Helen Lederer: Flossie

Quotes 

  • Doctor De Quincy : Dear me, young Flossie, that really is a nasty face you've got under that bruise! Glad to see you're making an effort for your Guinness glass. What a magical thing it is to see a gawky, scrawny, repulsive young girl blossom into non-entity. By heaven, bless me, I was responsible for bringing you into the world! You, and many like you. Ah, splendid! Your mistress in?

    Flossie : Yes, Dad.

    Doctor De Quincy : Don't call me Dad, an adequate settlement was made. Now, kindly show me up.

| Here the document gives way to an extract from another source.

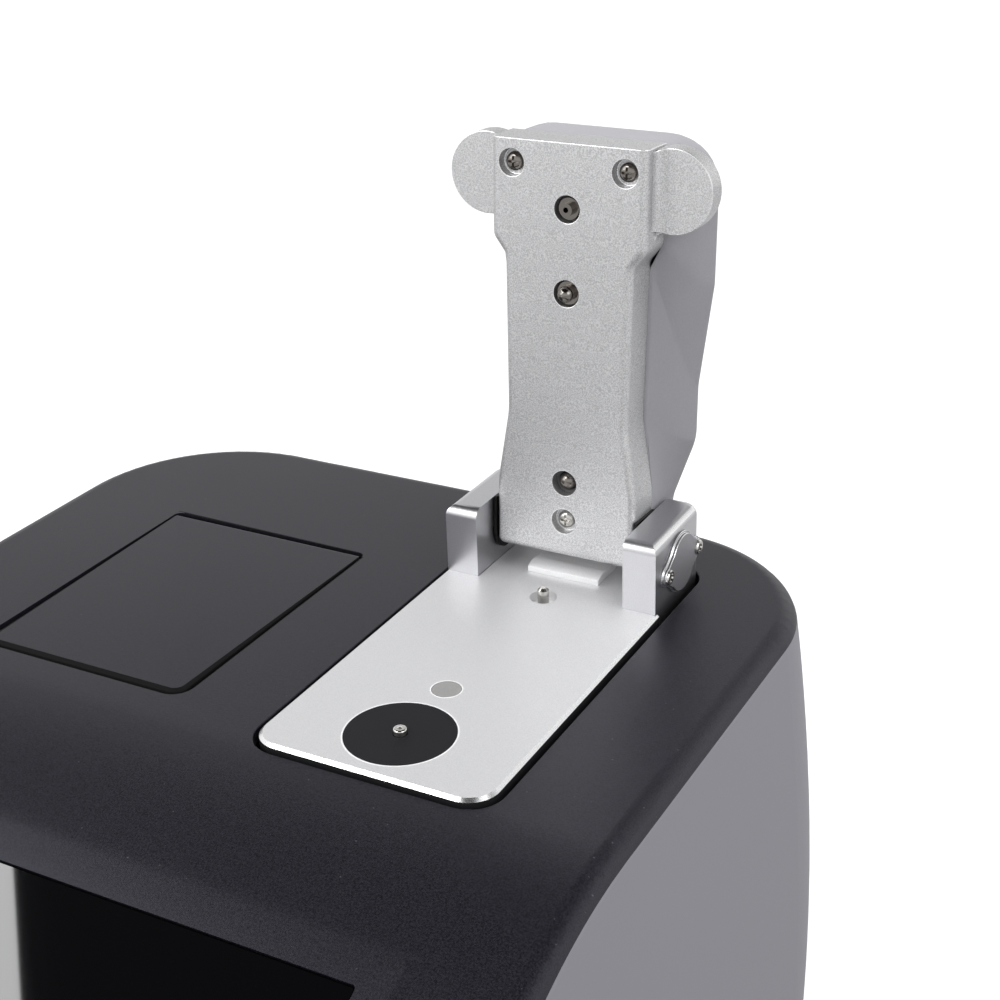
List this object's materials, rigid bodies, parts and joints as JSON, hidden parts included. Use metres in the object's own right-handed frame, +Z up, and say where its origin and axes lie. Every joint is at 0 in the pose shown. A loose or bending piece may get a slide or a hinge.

    Flossie : Certainly, sir. I'm Doctor De Quincy's Illegitimate Child!

    Doctor De Quincy : Great heavens girl, what are you thinking of?

    Flossie : Just showing you up... like you asked.

    Cook : Now, don't you mind about our Flossie, Doctor, she's been walking out with a young student and he's gone and filled her head with books! T'other night - caught him trying' to stuff a typewriter in her ear, so I won't let him see her no more. Now, you - in the kitchen and prick my sausages, and quick! Now then... so, shall I show you up?

    Doctor De Quincy : Yes, please.

    Cook : Now, just come on...

  • [Jennifer Saunders as Grandma] 

    Cook : Now come along, my young lady. This is bubble one thirteen now, not these ten million years time. Stick your elbow in the kettle, see if the water's boiling; you lazy little lumpy.

    Flossie : Don't call me 'lumpy'... wobble butt.

    Cook : Oh, such insolence! Never in my b... what have you got there?

    Flossie : Nuthin'.

    Cook : Don't you give me, 'nuthin', you naughty naughty wicked... is *this* nothing?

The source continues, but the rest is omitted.